**DATA FOR THIS TASK**
━━━━━━━━━━━━━━━━━━━━━━━━━━━━━━
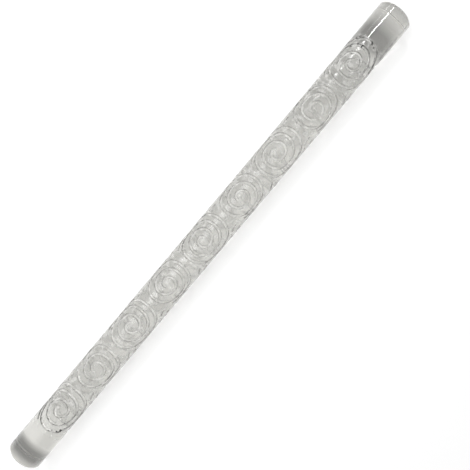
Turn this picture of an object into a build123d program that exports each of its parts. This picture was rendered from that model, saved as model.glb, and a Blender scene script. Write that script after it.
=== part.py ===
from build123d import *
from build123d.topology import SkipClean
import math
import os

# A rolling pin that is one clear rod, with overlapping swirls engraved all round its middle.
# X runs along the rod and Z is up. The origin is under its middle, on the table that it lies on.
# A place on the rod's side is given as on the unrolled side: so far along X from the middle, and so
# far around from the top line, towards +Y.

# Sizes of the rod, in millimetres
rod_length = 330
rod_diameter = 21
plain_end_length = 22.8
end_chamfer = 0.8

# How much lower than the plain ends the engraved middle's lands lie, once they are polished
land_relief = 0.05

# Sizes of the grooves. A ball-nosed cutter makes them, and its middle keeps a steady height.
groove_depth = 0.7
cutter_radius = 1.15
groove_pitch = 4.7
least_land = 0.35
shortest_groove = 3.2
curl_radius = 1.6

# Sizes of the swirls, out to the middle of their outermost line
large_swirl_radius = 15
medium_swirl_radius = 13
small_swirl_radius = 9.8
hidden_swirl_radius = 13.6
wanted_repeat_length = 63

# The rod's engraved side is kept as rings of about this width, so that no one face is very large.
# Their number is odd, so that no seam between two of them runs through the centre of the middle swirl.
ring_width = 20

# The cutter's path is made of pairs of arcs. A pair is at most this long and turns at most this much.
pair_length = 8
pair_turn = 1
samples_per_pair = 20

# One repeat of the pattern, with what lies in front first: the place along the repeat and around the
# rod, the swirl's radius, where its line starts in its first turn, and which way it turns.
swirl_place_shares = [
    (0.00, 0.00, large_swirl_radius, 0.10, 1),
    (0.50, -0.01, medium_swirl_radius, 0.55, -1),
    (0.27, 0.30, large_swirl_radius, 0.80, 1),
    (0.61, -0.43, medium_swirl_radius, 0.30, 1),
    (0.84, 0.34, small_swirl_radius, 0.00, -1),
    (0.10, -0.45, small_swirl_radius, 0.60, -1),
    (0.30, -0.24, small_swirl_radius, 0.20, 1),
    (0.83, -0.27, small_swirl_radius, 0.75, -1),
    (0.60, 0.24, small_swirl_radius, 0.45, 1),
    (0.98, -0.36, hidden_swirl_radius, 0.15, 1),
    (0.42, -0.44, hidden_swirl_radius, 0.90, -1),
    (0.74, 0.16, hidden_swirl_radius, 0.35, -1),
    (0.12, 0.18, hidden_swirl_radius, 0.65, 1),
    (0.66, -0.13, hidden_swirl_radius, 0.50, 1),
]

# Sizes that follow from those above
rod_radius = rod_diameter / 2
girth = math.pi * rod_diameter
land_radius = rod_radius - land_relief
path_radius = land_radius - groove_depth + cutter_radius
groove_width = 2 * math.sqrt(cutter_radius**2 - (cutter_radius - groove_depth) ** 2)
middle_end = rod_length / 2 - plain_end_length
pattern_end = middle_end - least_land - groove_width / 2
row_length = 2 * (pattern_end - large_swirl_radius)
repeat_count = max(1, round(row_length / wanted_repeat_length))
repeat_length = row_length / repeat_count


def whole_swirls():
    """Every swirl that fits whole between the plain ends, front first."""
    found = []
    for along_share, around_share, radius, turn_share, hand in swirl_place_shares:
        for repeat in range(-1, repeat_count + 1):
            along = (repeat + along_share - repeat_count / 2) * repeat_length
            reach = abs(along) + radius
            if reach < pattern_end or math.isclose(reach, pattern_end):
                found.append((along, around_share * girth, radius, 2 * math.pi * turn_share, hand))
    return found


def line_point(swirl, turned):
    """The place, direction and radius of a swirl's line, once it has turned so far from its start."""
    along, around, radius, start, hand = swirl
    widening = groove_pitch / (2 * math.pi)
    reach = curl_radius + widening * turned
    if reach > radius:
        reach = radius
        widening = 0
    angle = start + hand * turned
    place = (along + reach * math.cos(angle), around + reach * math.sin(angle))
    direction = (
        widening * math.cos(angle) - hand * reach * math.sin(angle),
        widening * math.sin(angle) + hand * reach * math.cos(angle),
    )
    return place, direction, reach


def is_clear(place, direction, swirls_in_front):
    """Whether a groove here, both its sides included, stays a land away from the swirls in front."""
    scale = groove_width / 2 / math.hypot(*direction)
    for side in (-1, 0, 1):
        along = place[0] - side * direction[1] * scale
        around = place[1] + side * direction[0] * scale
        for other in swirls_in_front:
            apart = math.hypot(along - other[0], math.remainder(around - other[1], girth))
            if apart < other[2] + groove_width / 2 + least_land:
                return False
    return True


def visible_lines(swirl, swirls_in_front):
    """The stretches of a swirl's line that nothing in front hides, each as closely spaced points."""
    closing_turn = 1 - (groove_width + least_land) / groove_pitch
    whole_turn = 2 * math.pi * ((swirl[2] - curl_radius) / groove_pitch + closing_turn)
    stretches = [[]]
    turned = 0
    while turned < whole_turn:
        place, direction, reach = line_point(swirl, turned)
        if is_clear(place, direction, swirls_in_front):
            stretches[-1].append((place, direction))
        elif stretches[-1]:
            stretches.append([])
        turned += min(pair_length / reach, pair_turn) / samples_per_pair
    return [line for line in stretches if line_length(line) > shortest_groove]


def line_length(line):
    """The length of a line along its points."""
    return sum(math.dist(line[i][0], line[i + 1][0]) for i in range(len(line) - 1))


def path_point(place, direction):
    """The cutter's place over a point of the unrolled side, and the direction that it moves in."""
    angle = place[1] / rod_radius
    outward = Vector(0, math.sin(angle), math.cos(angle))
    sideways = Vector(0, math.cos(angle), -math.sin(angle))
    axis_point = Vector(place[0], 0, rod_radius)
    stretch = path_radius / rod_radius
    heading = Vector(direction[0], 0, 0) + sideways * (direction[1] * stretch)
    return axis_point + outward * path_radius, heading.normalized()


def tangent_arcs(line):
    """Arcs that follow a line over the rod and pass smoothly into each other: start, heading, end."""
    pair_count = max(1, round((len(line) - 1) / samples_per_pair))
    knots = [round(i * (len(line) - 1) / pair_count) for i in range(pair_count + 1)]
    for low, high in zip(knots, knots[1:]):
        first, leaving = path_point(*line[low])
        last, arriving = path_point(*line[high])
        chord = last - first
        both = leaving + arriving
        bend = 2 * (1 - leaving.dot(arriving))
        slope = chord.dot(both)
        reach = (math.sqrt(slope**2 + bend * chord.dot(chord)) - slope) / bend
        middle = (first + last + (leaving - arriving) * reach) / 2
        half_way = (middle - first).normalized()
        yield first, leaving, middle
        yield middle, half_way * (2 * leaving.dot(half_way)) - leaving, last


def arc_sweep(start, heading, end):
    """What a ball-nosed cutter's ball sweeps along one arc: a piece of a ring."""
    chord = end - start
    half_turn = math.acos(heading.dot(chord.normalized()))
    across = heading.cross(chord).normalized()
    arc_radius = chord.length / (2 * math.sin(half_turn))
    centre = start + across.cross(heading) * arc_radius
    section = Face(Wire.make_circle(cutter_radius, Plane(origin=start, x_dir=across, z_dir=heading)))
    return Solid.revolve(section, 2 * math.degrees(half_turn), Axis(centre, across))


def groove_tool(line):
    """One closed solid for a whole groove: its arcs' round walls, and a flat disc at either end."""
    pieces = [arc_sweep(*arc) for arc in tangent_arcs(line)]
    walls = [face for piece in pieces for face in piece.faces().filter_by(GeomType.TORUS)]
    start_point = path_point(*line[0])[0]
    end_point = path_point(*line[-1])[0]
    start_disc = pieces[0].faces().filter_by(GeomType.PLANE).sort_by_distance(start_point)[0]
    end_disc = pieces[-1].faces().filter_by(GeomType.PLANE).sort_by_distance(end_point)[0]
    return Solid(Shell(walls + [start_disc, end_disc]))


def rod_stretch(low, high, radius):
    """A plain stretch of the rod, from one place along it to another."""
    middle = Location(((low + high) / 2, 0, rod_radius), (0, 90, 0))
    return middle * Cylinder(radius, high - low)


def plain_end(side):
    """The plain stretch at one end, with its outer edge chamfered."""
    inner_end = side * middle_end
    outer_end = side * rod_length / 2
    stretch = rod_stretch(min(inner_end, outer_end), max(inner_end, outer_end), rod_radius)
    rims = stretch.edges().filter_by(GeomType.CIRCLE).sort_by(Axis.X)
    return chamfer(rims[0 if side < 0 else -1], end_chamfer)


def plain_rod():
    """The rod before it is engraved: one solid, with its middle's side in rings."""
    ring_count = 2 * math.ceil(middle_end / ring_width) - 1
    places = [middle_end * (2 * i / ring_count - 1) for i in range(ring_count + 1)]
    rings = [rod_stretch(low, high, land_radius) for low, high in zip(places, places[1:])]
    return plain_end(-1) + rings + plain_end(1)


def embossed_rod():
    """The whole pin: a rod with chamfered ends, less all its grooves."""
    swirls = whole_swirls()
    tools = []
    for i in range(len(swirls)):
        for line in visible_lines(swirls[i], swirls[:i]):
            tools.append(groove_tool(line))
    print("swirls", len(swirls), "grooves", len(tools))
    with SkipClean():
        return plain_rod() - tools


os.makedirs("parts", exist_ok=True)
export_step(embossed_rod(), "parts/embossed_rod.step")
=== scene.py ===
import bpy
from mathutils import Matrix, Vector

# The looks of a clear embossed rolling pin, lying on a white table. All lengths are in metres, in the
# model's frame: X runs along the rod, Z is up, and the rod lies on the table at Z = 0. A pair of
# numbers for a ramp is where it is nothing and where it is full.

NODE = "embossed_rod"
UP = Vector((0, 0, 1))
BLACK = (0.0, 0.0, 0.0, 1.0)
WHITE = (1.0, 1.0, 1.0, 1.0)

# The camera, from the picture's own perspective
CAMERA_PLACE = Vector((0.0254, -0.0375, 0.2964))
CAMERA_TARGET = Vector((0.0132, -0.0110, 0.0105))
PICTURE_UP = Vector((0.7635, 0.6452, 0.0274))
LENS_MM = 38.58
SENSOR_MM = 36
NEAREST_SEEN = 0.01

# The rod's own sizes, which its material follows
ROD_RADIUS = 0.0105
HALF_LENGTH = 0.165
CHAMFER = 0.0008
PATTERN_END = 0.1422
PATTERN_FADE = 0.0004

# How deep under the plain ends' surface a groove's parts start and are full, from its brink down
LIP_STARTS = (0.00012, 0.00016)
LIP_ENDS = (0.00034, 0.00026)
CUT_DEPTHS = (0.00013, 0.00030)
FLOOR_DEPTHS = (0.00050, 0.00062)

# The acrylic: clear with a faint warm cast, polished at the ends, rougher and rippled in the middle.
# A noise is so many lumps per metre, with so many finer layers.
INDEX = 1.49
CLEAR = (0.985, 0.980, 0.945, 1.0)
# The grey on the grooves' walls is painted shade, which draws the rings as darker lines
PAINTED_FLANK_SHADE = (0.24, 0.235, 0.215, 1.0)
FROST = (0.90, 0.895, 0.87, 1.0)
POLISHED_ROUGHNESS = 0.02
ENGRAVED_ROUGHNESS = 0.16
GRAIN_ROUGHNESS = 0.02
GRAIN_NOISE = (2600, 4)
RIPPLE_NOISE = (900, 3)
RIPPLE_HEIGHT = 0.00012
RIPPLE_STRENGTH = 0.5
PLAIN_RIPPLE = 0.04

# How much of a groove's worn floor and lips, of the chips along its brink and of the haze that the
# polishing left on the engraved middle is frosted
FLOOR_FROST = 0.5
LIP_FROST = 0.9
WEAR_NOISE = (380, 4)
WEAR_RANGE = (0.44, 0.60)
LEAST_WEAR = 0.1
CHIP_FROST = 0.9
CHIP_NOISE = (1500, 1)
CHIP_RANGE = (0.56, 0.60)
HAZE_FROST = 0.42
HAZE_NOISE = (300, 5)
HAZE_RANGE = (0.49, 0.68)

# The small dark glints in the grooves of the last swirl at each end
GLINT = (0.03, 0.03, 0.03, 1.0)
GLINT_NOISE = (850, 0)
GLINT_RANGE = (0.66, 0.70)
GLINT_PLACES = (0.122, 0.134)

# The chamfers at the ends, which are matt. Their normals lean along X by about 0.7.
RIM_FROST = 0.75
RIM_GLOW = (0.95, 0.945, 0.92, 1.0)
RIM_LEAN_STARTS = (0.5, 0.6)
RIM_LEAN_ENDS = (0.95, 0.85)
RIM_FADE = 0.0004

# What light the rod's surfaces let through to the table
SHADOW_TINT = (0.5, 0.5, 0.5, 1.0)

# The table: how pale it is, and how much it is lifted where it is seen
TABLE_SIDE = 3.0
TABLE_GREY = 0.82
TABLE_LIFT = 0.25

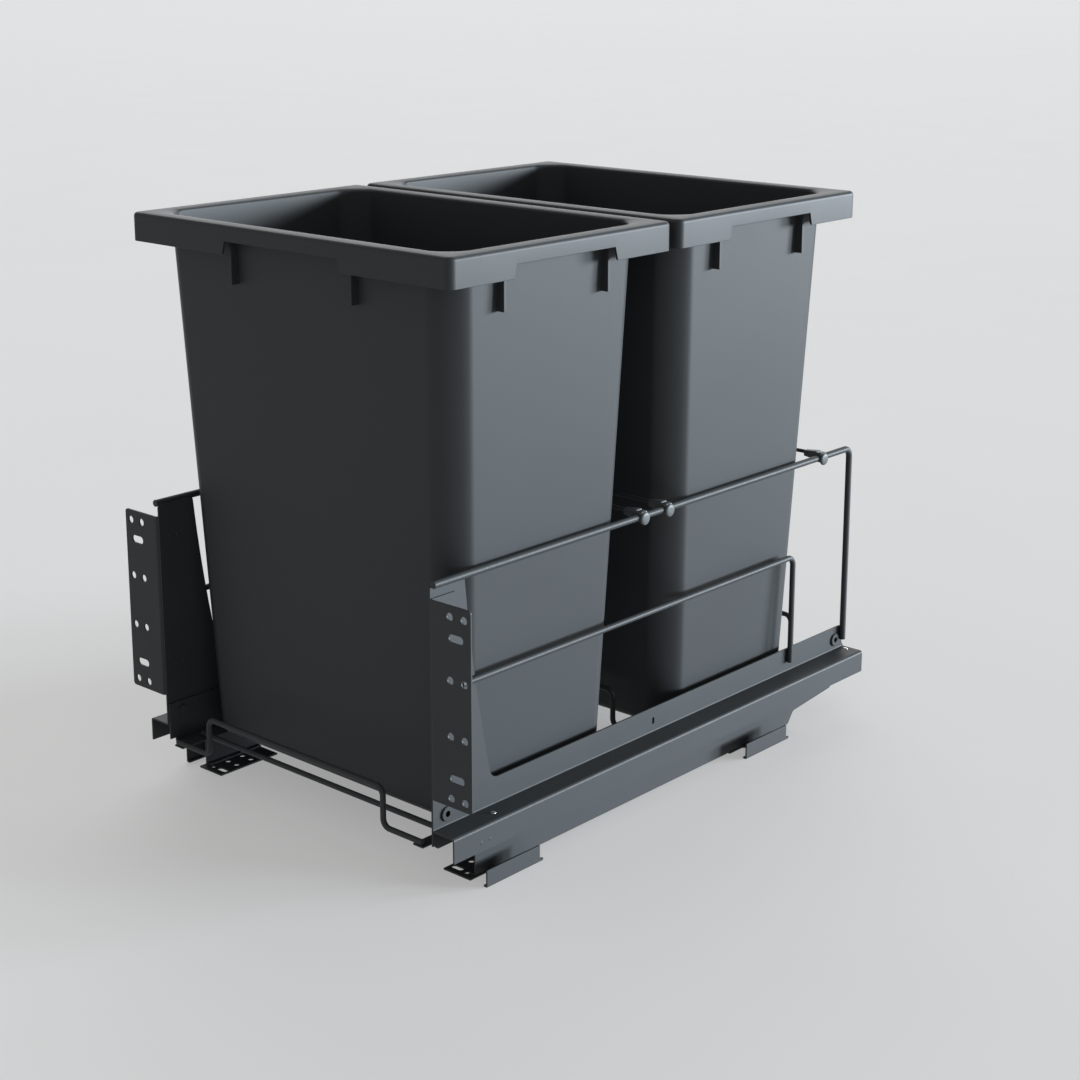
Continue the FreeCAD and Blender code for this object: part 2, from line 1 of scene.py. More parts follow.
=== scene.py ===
━━━━━━━━━━━━━━━━━━━━━━━━━━━━━━
**GIVEN PROBLEM**
Find the word "object" in the data and copy out each line where it turns up.

**ANSWER TO THIS PROBLEM**
Turn this picture of an object into a build123d program that exports each of its parts. This picture was rendered from that model, saved as model.glb, and a Blender scene script. Write that script after it.
Continue the FreeCAD and Blender code for this object: part 2, from line 1 of scene.py. More parts follow.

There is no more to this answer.